Balanced parenthesis in Ruby

I’m solving the “Balanced Parenthesis” problem in Ruby, and I came up with this solution.

def balanced?(string)
  return false if string.length.odd?

  pairs = { '{' => '}', '[' => ']', '(' => ')' }

  string.chars.each_with_object([]) do |bracket, stack|
    if pairs.keys.include?(bracket)
      stack << bracket
    elsif pairs.values.include?(bracket)
      return false unless pairs[stack.pop] == bracket
    else
      return false
    end
  end

  true
end

The first check is for the length of the string: If it’s odd, the can’t be balanced.

I then iterate over the chars of the string:

1. If I find an opening bracket, I add it to an array.
2. If I find a closing bracket, I remove the last element from the array and check if the brackets are a pair.
3. If I find neither an opening or a closing bracket, the string must be invalid.

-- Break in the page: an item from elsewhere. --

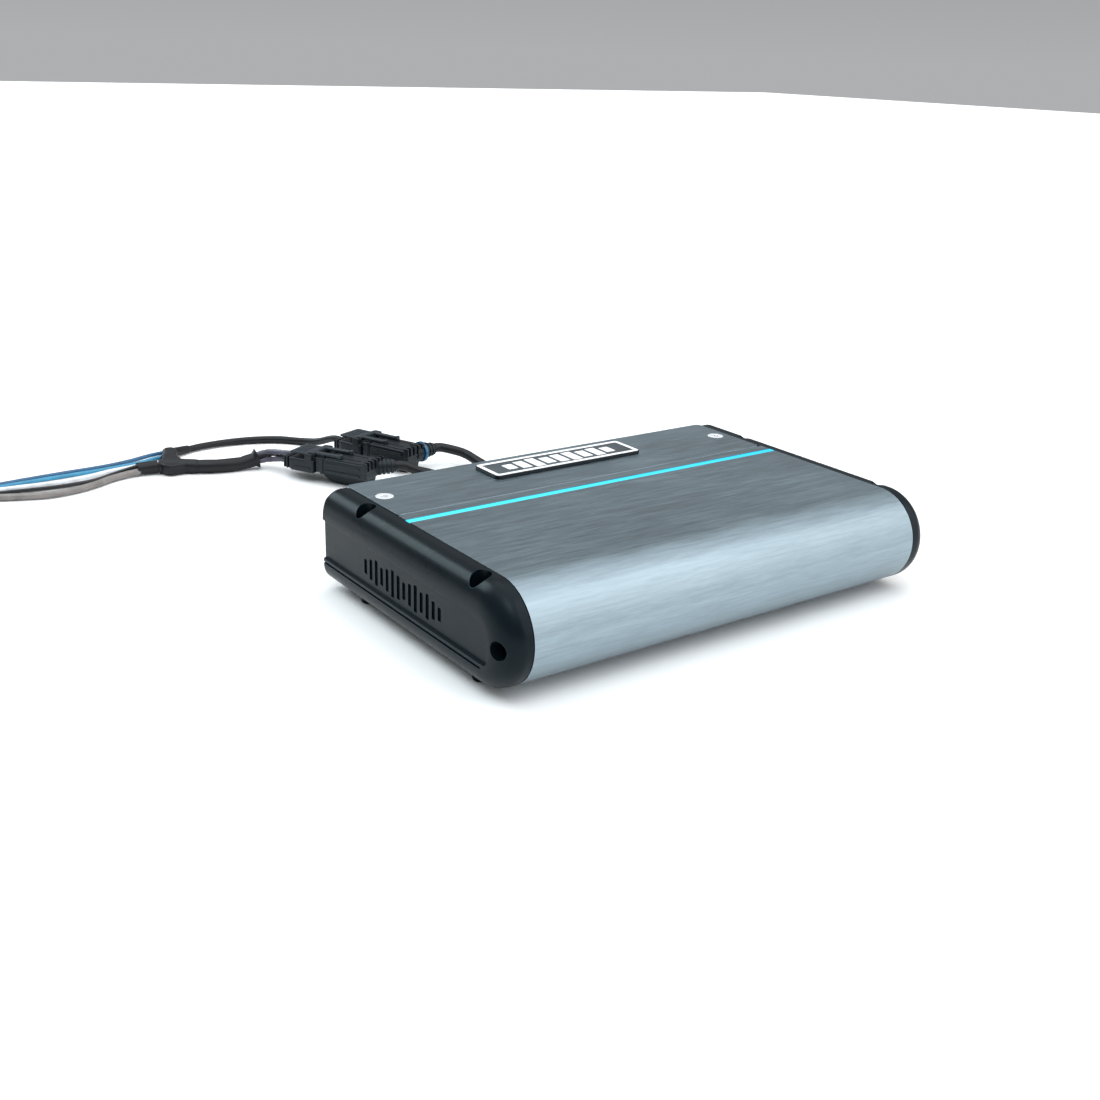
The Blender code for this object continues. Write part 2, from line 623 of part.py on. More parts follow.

Are there any edge cases I’m missing? Also, this doesn’t seem efficient: First, there’s an added dictionary. Second, there is a linear search on each iteration to check either the keys or the values of the dictionary. There’s an $O(n)$ on the array resulting from the string, as well, but I’m not sure if we can avoid this.

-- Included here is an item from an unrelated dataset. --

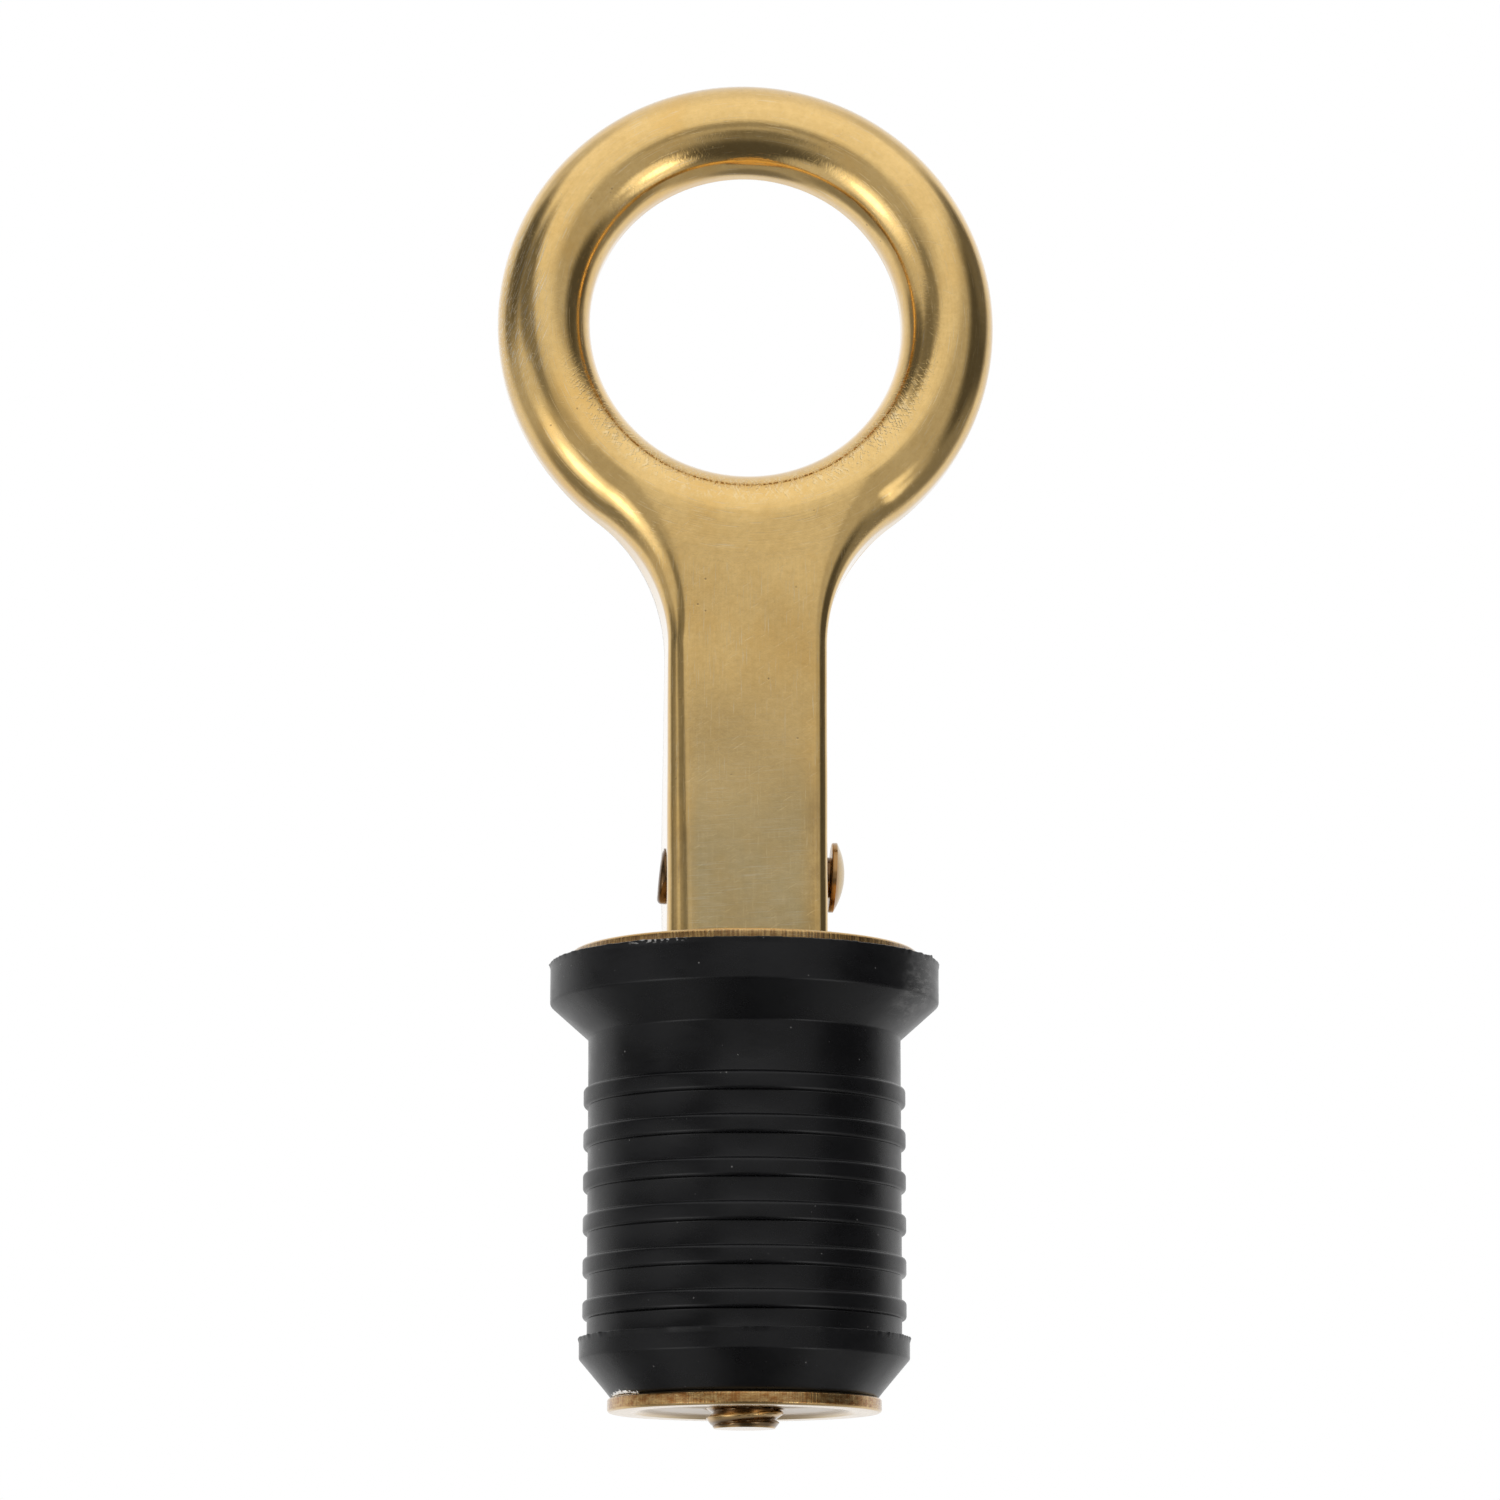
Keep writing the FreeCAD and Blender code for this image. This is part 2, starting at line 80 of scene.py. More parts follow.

To eliminate nested loop you may apply regex checking for invalid symbol from the start — it would be O(n) + O(n) = O(n):

def balanced? string
  return false if string.length.odd?
  return false if string =~ /[^[](){}]/

  pairs = { '{' => '}', '[' => ']', '(' => ')' }

  stack = []
  string.chars do |bracket|
    if expectation = pairs[bracket]
      stack << expectation
    else
      return false unless stack.pop == bracket
    end
  end

  stack.empty?
end

Assuming it’s possible to check each pair separately:

def is_balanced(opener, closer, str)
  cnt = 0
  adds = {opener => 1, closer => -1}
  pars = str.chars.select{|c| [opener, closer].include? c }
  pars.each{ |c| cnt += adds[c]; return false if cnt < 0 }
  cnt == 0
end

def is_balanced2(str)
  [['(', ')'], ['[', ']'], ['{', '}']].map{ |ps| is_balanced(*ps, str) }.all?
end

Constant Time solution, assuming you know the paren chars:

    def is_valid(str)
        characters = [
            '(', ')',
            '{', '}', 
            '[', ']',
        ]
       
        if str.count(characters[0]) != str.count(characters[1])
            return false
        end
    
        if str.count(characters[2]) != str.count(characters[3])
            return false
        end
    
        if str.count(characters[4]) != str.count(characters[5])
            return false
        end
    
        true
    end

Its beautifully simple.